What Dembele’s hat trick tells you about France’s tactical depth

For all the talk about Mbappe being France’s decisive weapon, this match showed something important. Mbappe did not score. He had four shots, assisted twice, and hit the crossbar inside the first minute, but his personal xG was just 0.29. Dembele created the hat trick almost entirely from positions Mbappe vacated arriving late into space on the right and left of the central channel while Mbappe pushed the defensive line back. That combination, where Mbappe’s movement opens space for Dembele’s runs, has produced eight France goals in three games and it was not something Norway’s backup defensive line had any credible answer for.

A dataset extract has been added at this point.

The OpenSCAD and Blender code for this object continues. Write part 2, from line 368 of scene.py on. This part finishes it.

Didier Deschamps got three things right tactically. He kept Tchouameni and Kone compact to deny Norway any numerical advantage in midfield. He trusted Olise in a free attacking role where Norway’s right side was exposed. And he gave Dembele the license to arrive late from the right, unmarked, into the space Mbappe was pulling away from. It is a simple combination. Against this Norway lineup, it was also unstoppable.

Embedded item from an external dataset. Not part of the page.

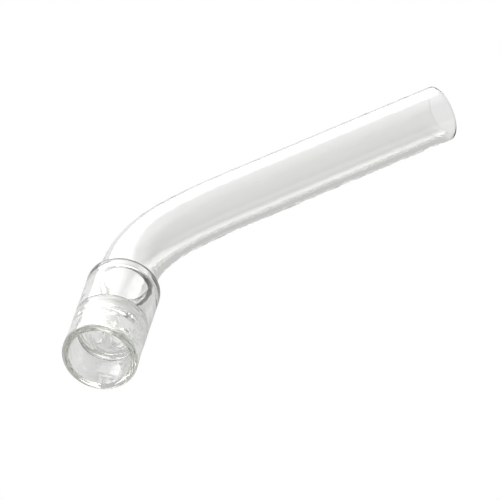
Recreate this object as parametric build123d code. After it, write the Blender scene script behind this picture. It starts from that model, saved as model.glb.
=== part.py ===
from build123d import *
import os

# A bent glass mouthpiece tube with a wide bowl at one end, in millimetres.
# Frame: the origin is the centre of the bowl's mouth. +Y runs along the bowl's axis, from the mouth into the
# tube. The stem bends in the XY plane, towards +X, and +Z is square to that plane.
# Round pieces are drawn as half sections, with X the radius and Y the distance from the mouth.

# Bowl and neck, from an 18 mm tube
TUBE_RADIUS = 9.0
BORE_RADIUS = 7.3
LIP_RADIUS = 9.2
LIP_BORE_RADIUS = 7.5
LIP_STRAIGHT = 0.6
LIP_SPREAD_Y = 6.5
LIP_BORE_SPREAD_Y = 3.2
RING_SEAL_Y = 13.9
SHOULDER_Y = 30.1
SHOULDER_ROUND = 1.2
SHOULDER_WALL = 1.8

# Stem, from a 14 mm tube
STEM_RADIUS = 7.0
STEM_BORE_RADIUS = 5.5
LEAD_LENGTH = 4.4
TIGHT_BEND_RADIUS = 31.4
TIGHT_BEND_ANGLE = 38.5
EASY_BEND_RADIUS = 104.7
EASY_BEND_ANGLE = 9.2
STRAIGHT_LENGTH = 61.7
TIP_ROUND = 0.7

# Screen, a glass disc sealed inside the bowl, with three air holes
SCREEN_Y = 10.1
SCREEN_THICKNESS = 2.0
SCREEN_FRONT_SEAL = 0.4
SCREEN_SEAL_EDGE = 0.15
AIR_HOLE_RADIUS = 1.83
AIR_HOLE_CIRCLE = 3.0
AIR_HOLES = 3
FIRST_AIR_HOLE_ANGLE = 79.0

FORWARD = (0, 1)
BACK = (0, -1)
OUT = (1, 0)
IN = (-1, 0)

# The shoulder's rounded corner runs straight into the fillet at the stem, inside and out
STEM_FILLET = TUBE_RADIUS - SHOULDER_ROUND - STEM_RADIUS
STEM_BORE_FILLET = BORE_RADIUS - SHOULDER_ROUND - STEM_BORE_RADIUS
STEM_Y = SHOULDER_Y + STEM_FILLET

os.makedirs("parts", exist_ok=True)


def turned(outline):
    """Turns a closed half section about the bowl's axis."""
    return revolve(make_face(outline), axis=Axis.Y)


def bowl():
    """The mouth's part of the wide tube, with its thickened, fire-polished lip."""
    lip_round = (LIP_RADIUS - LIP_BORE_RADIUS) / 2
    lip_y = lip_round + LIP_STRAIGHT
    barrel = Line((TUBE_RADIUS, RING_SEAL_Y), (TUBE_RADIUS, LIP_SPREAD_Y))
    flare = Spline(barrel @ 1, (LIP_RADIUS, lip_y), tangents=[BACK, BACK])
    edge = Line(flare @ 1, (LIP_RADIUS, lip_round))
    crown = ThreePointArc(edge @ 1, (LIP_RADIUS - lip_round, 0), (LIP_BORE_RADIUS, lip_round))
    throat = Spline(crown @ 1, (BORE_RADIUS, LIP_BORE_SPREAD_Y), tangents=[FORWARD, FORWARD])
    bore = Line(throat @ 1, (BORE_RADIUS, RING_SEAL_Y))
    seal = Line(bore @ 1, barrel @ 0)
    return turned([barrel, flare, edge, crown, throat, bore, seal])


def neck():
    """The rest of the wide tube, closed in by a square, rounded shoulder to the size of the stem."""
    corner_x = TUBE_RADIUS - SHOULDER_ROUND
    bore_corner_x = BORE_RADIUS - SHOULDER_ROUND
    bore_shoulder_y = SHOULDER_Y - SHOULDER_WALL
    barrel = Line((TUBE_RADIUS, RING_SEAL_Y), (TUBE_RADIUS, SHOULDER_Y - SHOULDER_ROUND))
    corner = TangentArc(barrel @ 1, (corner_x, SHOULDER_Y), tangent=FORWARD)
    hollow = TangentArc(corner @ 1, (STEM_RADIUS, STEM_Y), tangent=IN)
    stem_seal = Line(hollow @ 1, (STEM_BORE_RADIUS, STEM_Y))
    stem_bore = Line(stem_seal @ 1, (STEM_BORE_RADIUS, bore_shoulder_y + STEM_BORE_FILLET))
    throat = TangentArc(stem_bore @ 1, (bore_corner_x, bore_shoulder_y), tangent=BACK)
    bore_corner = TangentArc(throat @ 1, (BORE_RADIUS, bore_shoulder_y - SHOULDER_ROUND), tangent=OUT)
    bore = Line(bore_corner @ 1, (BORE_RADIUS, RING_SEAL_Y))
    seal = Line(bore @ 1, barrel @ 0)
    return turned([barrel, corner, hollow, stem_seal, stem_bore, throat, bore_corner, bore, seal])


def screen():
    """The perforated glass disc, with the fillets of melted glass that seal its rim to the bore."""
    back_y = SCREEN_Y + SCREEN_THICKNESS
    back_seal = RING_SEAL_Y - back_y
    edge_x = BORE_RADIUS - SCREEN_SEAL_EDGE
    front = Line((0, SCREEN_Y), (BORE_RADIUS - SCREEN_FRONT_SEAL, SCREEN_Y))
    front_fillet = TangentArc(front @ 1, (BORE_RADIUS, SCREEN_Y - SCREEN_FRONT_SEAL), tangent=OUT)
    rim = Line(front_fillet @ 1, (BORE_RADIUS, RING_SEAL_Y))
    rim_edge = Line(rim @ 1, (edge_x, RING_SEAL_Y))
    back_fillet = TangentArc(rim_edge @ 1, (edge_x - back_seal, back_y), tangent=BACK)
    back = Line(back_fillet @ 1, (0, back_y))
    axis = Line(back @ 1, front @ 0)
    disc = turned([front, front_fillet, rim, rim_edge, back_fillet, back, axis])
    face = Plane(origin=(0, SCREEN_Y, 0), x_dir=(1, 0, 0), z_dir=(0, -1, 0))
    places = PolarLocations(AIR_HOLE_CIRCLE, AIR_HOLES, start_angle=FIRST_AIR_HOLE_ANGLE)
    return disc - face * places * Cylinder(AIR_HOLE_RADIUS, 4 * SCREEN_THICKNESS)


def stem():
    """The narrow tube: a short lead, a tight bend that eases off, and a long straight run to the open tip."""
    lead = Line((0, STEM_Y, 0), (0, STEM_Y + LEAD_LENGTH, 0))
    tight = JernArc(lead @ 1, lead % 1, TIGHT_BEND_RADIUS, -TIGHT_BEND_ANGLE)
    easy = JernArc(tight @ 1, tight % 1, EASY_BEND_RADIUS, -EASY_BEND_ANGLE)
    straight = Line(easy @ 1, (easy @ 1) + (easy % 1) * STRAIGHT_LENGTH)
    section = Plane(origin=lead @ 0, z_dir=lead % 0) * (Circle(STEM_RADIUS) - Circle(STEM_BORE_RADIUS))
    tube = sweep(section, path=Wire([lead, tight, easy, straight]))
    tip_face = tube.faces().sort_by_distance(straight @ 1)[0]
    return fillet(tip_face.edges(), TIP_ROUND)


for name, piece in {"bowl": bowl(), "screen": screen(), "neck": neck(), "stem": stem()}.items():
    export_step(piece, f"parts/{name}.step")
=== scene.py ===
import math

import bmesh
import bpy
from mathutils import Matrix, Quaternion, Vector, noise
from mathutils.geometry import delaunay_2d_cdt


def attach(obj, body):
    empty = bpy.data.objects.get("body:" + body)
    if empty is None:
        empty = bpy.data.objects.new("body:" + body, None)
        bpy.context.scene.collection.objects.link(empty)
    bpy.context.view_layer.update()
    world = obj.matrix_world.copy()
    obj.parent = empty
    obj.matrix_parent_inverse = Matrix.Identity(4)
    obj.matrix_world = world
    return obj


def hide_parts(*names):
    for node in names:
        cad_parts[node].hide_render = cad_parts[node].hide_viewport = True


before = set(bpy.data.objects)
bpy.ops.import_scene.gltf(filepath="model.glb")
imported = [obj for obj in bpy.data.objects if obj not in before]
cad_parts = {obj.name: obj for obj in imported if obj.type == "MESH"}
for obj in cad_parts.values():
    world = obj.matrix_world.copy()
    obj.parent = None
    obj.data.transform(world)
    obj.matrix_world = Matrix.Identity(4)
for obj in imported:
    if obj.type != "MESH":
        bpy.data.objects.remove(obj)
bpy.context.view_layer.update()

MM = 0.001

# Sizes of the glass, in millimetres. +Y runs from the mouth into the tube, and the stem bends towards +X.
TUBE_RADIUS = 9.0
BORE_RADIUS = 7.3
LIP_RADIUS = 9.2
LIP_BORE_RADIUS = 7.5
LIP_STRAIGHT = 0.6
LIP_SPREAD_Y = 6.5
LIP_BORE_SPREAD_Y = 3.2
RING_SEAL_Y = 13.9
SHOULDER_Y = 30.1
SHOULDER_ROUND = 1.2
SHOULDER_WALL = 1.8
STEM_RADIUS = 7.0
STEM_BORE_RADIUS = 5.5
STEM_FILLET = TUBE_RADIUS - SHOULDER_ROUND - STEM_RADIUS
STEM_BORE_FILLET = BORE_RADIUS - SHOULDER_ROUND - STEM_BORE_RADIUS
STEM_Y = SHOULDER_Y + STEM_FILLET
LEAD_LENGTH = 4.4
TIGHT_BEND_RADIUS = 31.4
TIGHT_BEND_ANGLE = math.radians(38.5)
EASY_BEND_RADIUS = 104.7
EASY_BEND_ANGLE = math.radians(9.2)
STRAIGHT_LENGTH = 61.7
TIP_ROUND = 0.7
SCREEN_Y = 10.1
SCREEN_THICKNESS = 2.0
SCREEN_FRONT_SEAL = 0.4
SCREEN_SEAL_EDGE = 0.15
SEAT_Y = SCREEN_Y - SCREEN_FRONT_SEAL
AIR_HOLE_RADIUS = 1.83
AIR_HOLE_ROUND = 0.35
AIR_HOLE_WIDE = AIR_HOLE_RADIUS + AIR_HOLE_ROUND
AIR_HOLE_CIRCLE = 3.0
AIR_HOLES = 3
FIRST_AIR_HOLE_ANGLE = math.radians(79.0)

# Fineness of the meshes
ROUND_STEPS = 256
HOLE_STEPS = 64
CORNER_STEPS = 14
WALL_STEP = 0.22
HOLE_WALL_STEP = 0.3
STEM_STEP = 0.6
GRID = 0.45
SAME_POINT = 1e-6

# Pieces overlap by FUSED where light has to pass straight from one to the next. They stand back from the ring
# seal by SEAM_GAP, so that it shows.
SEAM_GAP = 0.008
FUSED = 0.02

# How far flame work moved the walls, and the middle and reach, along Y, of the stretches that it worked most
RIPPLE = 0.02
SCREEN_RIPPLE = 0.08
SHOULDER_RIPPLE = 0.04
SCREEN_STREAK = 0.045
SWAY = 0.03
SCREEN_WORK = (10.5, 4.2)
SHOULDER_WORK = (28.5, 3.0)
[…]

The one fix Solbakken needs before Tuesday

Norway face Ivory Coast in Dallas with a very specific problem to solve. Aasgaard was their most energetic midfielder on the night, with 65 touches and a goal. But he was also playing behind a defensive structure that kept breaking down at the seams between midfield and defense. The fix is not tactical in a grand sense it is about restoring the players who make Norway’s system work. Odegaard needs to start and control the tempo from a deeper position, and Haaland needs to give the team a focal point to press from.

Without both of them, Norway are a functional but limited side. With both, they are capable of beating anyone at this level on a given day.

Whether Solbakken trusts that combination from the first whistle against Ivory Coast, rather than treating the round of 32 as another rotation opportunity, is the only question that actually matters now.